Le chef d'orchestre Charles Dutoit fait l'objet d'allégations d'agression sexuelle par quatre femmes, selon une enquête publiée hier. À Montréal, où il a dirigé l'Orchestre symphonique de Montréal (OSM) pendant près de 25 ans, le milieu oscille entre étonnement, silence et malaise.

«Trois chanteuses d'opéra et une musicienne accusent le chef d'orchestre Charles Dutoit d'agression sexuelle», rapporte l'article de l'Associated Press (AP), qui a interviewé ces femmes séparément. Elles prétendent avoir été retenues contre leur gré et affirment que «l'ancien directeur de l'OSM s'est collé contre elles, qu'il leur a parfois enfoncé sa langue dans la bouche et que, lors d'un incident, il a mis la main de l'une d'elles dans son pantalon».

La mezzo-soprano Paula Rasmussen affirme que l'homme de 81 ans l'a agressée à l'opéra de Los Angeles en 1991, et la soprano Sylvia McNair dit qu'il «a essayé d'avoir une relation avec [elle]» au Minnesota en 1985. Les deux autres femmes qui se sont confiées à l'AP ont préféré garder l'anonymat.

Tous ces événements se seraient passés entre 1985 et 2010 aux États-Unis. Charles Dutoit, actuellement chef d'orchestre principal de l'Orchestre philharmonique royal de Londres, n'a pas répondu aux demandes d'entrevue du journaliste de l'AP.

«Les femmes ont expliqué ne jamais avoir déposé de plainte formelle puisqu'elles étaient jeunes et que Dutoit était le "maestro", mais qu'elles ont été encouragées à parler par toutes ces femmes qui ont dénoncé les inconduites sexuelles d'hommes puissants dans d'autres industries.» - Extrait de l'enquête de l'Associated Press

«Le Metropolitan Opera de New York a suspendu le chef James Levine plus tôt ce mois-ci, dans la foulée d'allégations d'inconduite», peut-on lire dans l'enquête de l'AP.

Tous les musiciens québécois joints par La Presse hier ont préféré ne pas commenter la nouvelle. Mais personne ne semblait surpris, tous disant que ce n'était que le début de la vague dans le monde de la musique classique, deux semaines après les dénonciations contre James Levine. Le sujet est très délicat, et on préfère attendre plutôt que de réagir à chaud.

Réactions de l'OSM

À l'Orchestre symphonique de Montréal, la direction générale en poste depuis 2000 n'est au courant d'aucune plainte d'inconduite sexuelle contre M. Dutoit, a déclaré la directrice des communications de l'institution à La Presse.

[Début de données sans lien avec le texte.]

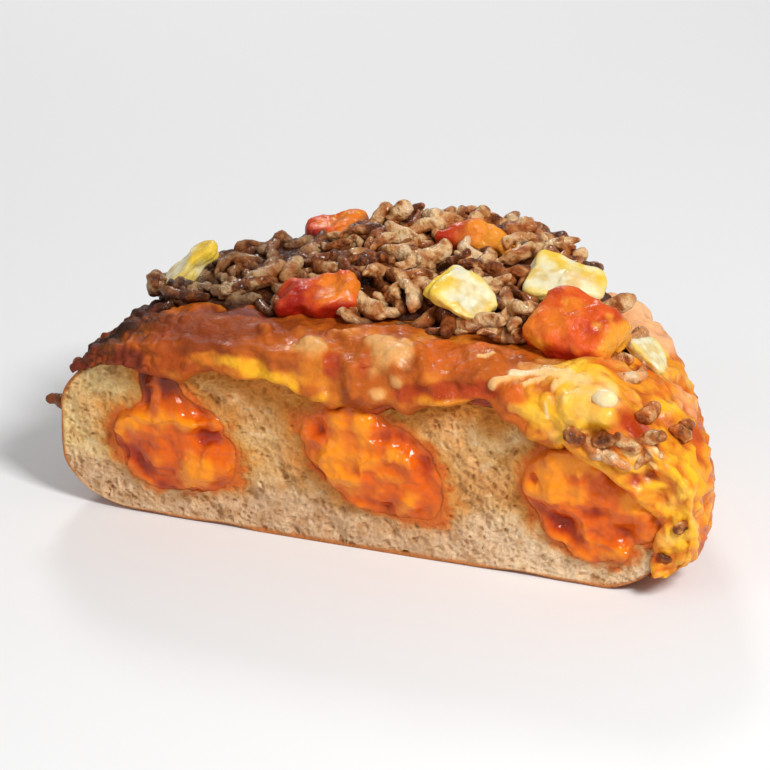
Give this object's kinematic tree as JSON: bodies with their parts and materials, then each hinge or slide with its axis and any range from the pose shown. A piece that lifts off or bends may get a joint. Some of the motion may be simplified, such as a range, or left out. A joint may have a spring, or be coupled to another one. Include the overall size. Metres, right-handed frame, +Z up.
{
  "type": "half of a cheeseburger pizza",
  "caption": "Half of a thick round pizza, cut straight across, with sauce pockets in the crumb, melted cheese, minced beef, and diced tomato and onion.",
  "frame": {"origin": "on the flat underside, 33 mm behind the cut and in line with the disc's centre", "axes": "+X to the right along the cut, +Y into the half disc away from the cut face, +Z up from the underside"},
  "size_m": [0.1395, 0.0743, 0.056],
  "materials": {
    "crumb": "soft open crumb with a thin baked crust",
    "crust": "thin browned crust",
    "cheddar_sauce": "thick glossy sauce",
    "tomato_sauce": "wet red sauce",
    "melted_cheese": "oily melted cheese with stretchy white and browned patches",
    "beef": "moist cooked mince",
    "tomato": "wet soft flesh",
    "onion": "wet translucent leaf"
  },
  "bodies": {
    "root": {"bread": "crumb", "cheddar_pocket_left": "cheddar_sauce", "cheddar_pocket_middle": "cheddar_sauce", "cheddar_pocket_right": "cheddar_sauce", "tomato_sauce": "tomato_sauce", "melted_cheese": "melted_cheese", "beef_mince": "beef", "tomato_dice_front": "tomato", "tomato_dice_big": "tomato", "tomato_dice_top": "tomato", "tomato_dice_back": "tomato", "onion_dice_left": "onion", "onion_dice_middle": "onion", "onion_dice_right": "onion", "onion_dice_rim": "onion"}
  },
  "joints": []
}
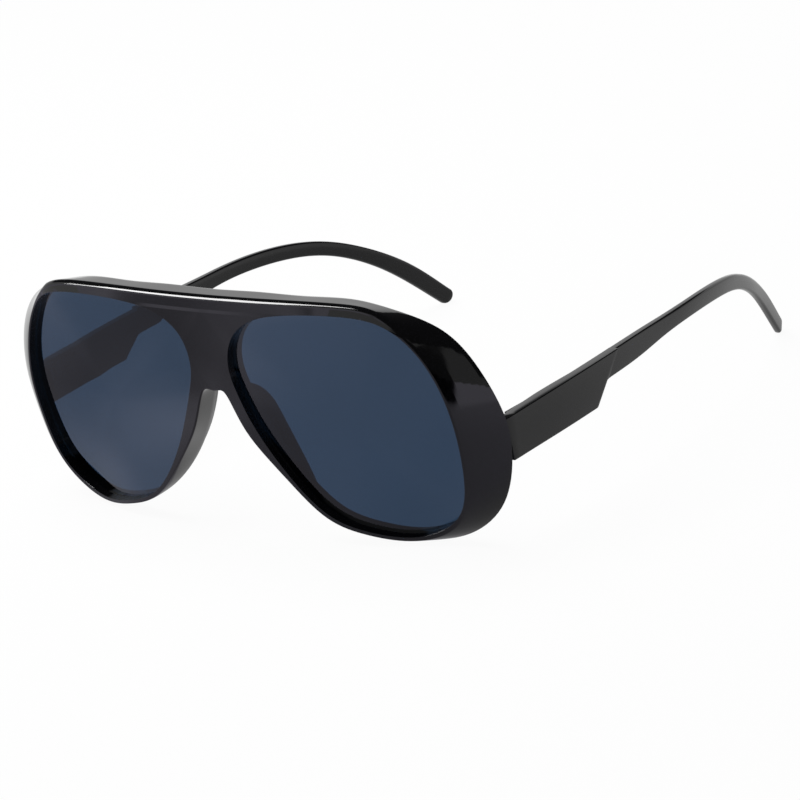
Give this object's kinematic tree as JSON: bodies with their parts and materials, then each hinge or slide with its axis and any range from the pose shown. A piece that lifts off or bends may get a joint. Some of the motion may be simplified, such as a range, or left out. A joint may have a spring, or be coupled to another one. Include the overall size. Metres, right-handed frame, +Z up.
{
  "type": "sunglasses",
  "caption": "Oversized flat-browed sunglasses with flared side rims, tinted lenses in grooves and folding hooked temples on screw hinges.",
  "frame": {"origin": "centre of the bounding box's floor: the glasses stand open on their rim bottoms and temple tips at Z = 0", "axes": "+X to the wearer's left, +Y from the front to the temple tips, +Z up"},
  "size_m": [0.1444, 0.1574, 0.0593],
  "materials": {
    "frame_plastic": "polished black injection-moulded plastic",
    "tinted_lens": "blue-grey tinted, polished",
    "pad_plastic": "polished black plastic",
    "temple_plastic": "polished black injection-moulded plastic",
    "hinge_metal": "black-plated nickel silver",
    "screw_metal": "blackened turned steel"
  },
  "bodies": {
    "front": {"front_frame": "frame_plastic", "lens_right": "tinted_lens", "nose_pad_right": "pad_plastic", "front_hinge_leaf_right": "hinge_metal", "pivot_screw_right": "screw_metal", "lens_left": "tinted_lens", "nose_pad_left": "pad_plastic", "front_hinge_leaf_left": "hinge_metal", "pivot_screw_left": "screw_metal"},
    "temple_right_arm": {"temple_right": "temple_plastic", "temple_hinge_leaf_right": "hinge_metal", "leaf_screws_right": "screw_metal"},
    "temple_left_arm": {"temple_left": "temple_plastic", "temple_hinge_leaf_left": "hinge_metal", "leaf_screws_left": "screw_metal"}
  },
  "joints": [
    {"name": "temple_right_fold", "type": "hinge", "parent": "front", "child": "temple_right_arm", "pos_m": [0.0666, -0.06146, 0.02696], "axis": [0, -0.0262, 0.9997], "range_deg": [0, 84]},
    {"name": "temple_left_fold", "type": "hinge", "parent": "front", "child": "temple_left_arm", "pos_m": [-0.0666, -0.06146, 0.02696], "axis": [0, 0.0262, -0.9997], "range_deg": [0, 75]}
  ]
}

Pour le reste, l'OSM préfère garder le silence pour le moment: «Les allégations se rapportent à des événements qui se sont produits à l'extérieur de l'OSM, il ne serait pas opportun pour nous de les commenter», a répondu Pascale Ouimet, chef des relations médias de l'OSM. Elle a toutefois ajouté: 

«Comme tout le monde, on prend connaissance [des allégations] avec étonnement en lisant les nouvelles», indique Pascale Ouimet, chef des relations médias de l'OSM.

Même son de cloche à la Guilde des musiciens et musiciennes du Québec (GMMQ) où il n'y a «pas eu de plainte à la Guilde contre Charles Dutoit ni de griefs déposés contre lui», nous a fait savoir la coordonnatrice principale des communications de l'organisme, Isabelle Brien, ajoutant qu'Émile Subirana, qui en était le président à l'époque (voir encadré), «est parti de la Guilde en emportant avec lui des documents».

À la Guilde, a écrit dans un communiqué le président actuel, Luc Fortin, «nous sommes extrêmement préoccupés par la situation et condamnons avec virulence ce type de comportement. La GMMQ souhaite réitérer son total soutien à tous les musiciens et musiciennes voulant dénoncer un cas de harcèlement, abus ou agression».

Finalement, la direction de l'Orchestre philharmonique royal de Londres a déclaré hier qu'elle allait parler à Charles Dutoit - qui est en vacances - dès que possible, mais qu'aucune plainte de conduite inappropriée avec l'orchestre n'avait été rapportée.

Elle a aussi souligné que les musiciennes en cause n'avaient pas porté plainte à la police, et a rappelé qu'elle «exigeait une conduite éthique irréprochable de tout son personnel. L'Orchestre philharmonique de Londres prend très au sérieux sa responsabilité de maintenir un climat de travail sûr».